# Sleeping Through the Grand Canyon?



## richp (Feb 27, 2005)

Hi,

Some people wet down the sand in their sleeping area, or wet down a sheet to get the evaporative effect, which doesn't last all night, but apparently does help. Sleeping on a cot helps, because it gets you off direct contact with the heated ground, and lets air circulate under you. It also has the benefit of letting blowing sand go under you. Some folks set their cot up at shoreline, which can be OK, but also can be problematic if the tide comes in.

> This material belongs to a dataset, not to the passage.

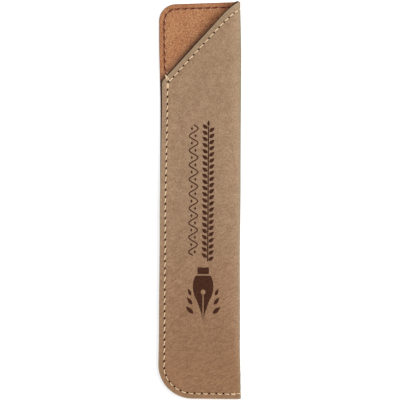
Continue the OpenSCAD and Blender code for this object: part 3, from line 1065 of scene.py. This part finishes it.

Best solution I've found is sleeping on my boat, to get the benefit of the water's cooling effect on the ambient air. Depending on how their boats are configured and sized, some folks find rigging a cot on board is a simple way to get the horizontal surface they need. 

FWIW.

Rich Phillips


----------



## 2tomcat2 (May 27, 2012)

A wet flannel sheet will stay cool all night.


----------



## mrkyak (Jul 11, 2005)

Sleep on your boat if possible, two cotton sheets dipped in the river and wrung
out. One for the bottom sheet one for the top sheet. You'll soon become an expert on exactly how much ringing out is best for a comfortable sleep.
We launch sept 1. Have fun


----------



## gwheyduke (Jul 3, 2008)

Nipple Beers before bed!

Everyone grabs a beverage, wades into the water up to their nipples and enjoys one last beer before bed. No Chugging, just a nice relaxing end to the day. By the time you get out, you'll be cold enough to fall a sleep easily.


----------



## agunnoe (May 22, 2008)

Jack Daniels works for me...


----------



## crispy (May 20, 2004)

X2 on the wet sand

set up cot / paco near river if you can

avoid sleeping near cliffs that get afternoon sun as they will radiate heat all night like an oven


----------



## marko (Feb 25, 2004)

I'll second the nipple beer tactic. I resisted this the first few nights while others did it and slept like crap because it was so hot. Then I finally soaked in the river for about 5 minutes before bed, would air dry for another minute, and then fall asleep on top of my dry cotton sheet within minutes. Usually slept through the night, but a few times I woke up hot again. But since you have your own boat I would create a set up to sleep on that. There were a few in our group who swore it was the coolest way to sleep on a hot night.


----------



## LSB (Mar 23, 2004)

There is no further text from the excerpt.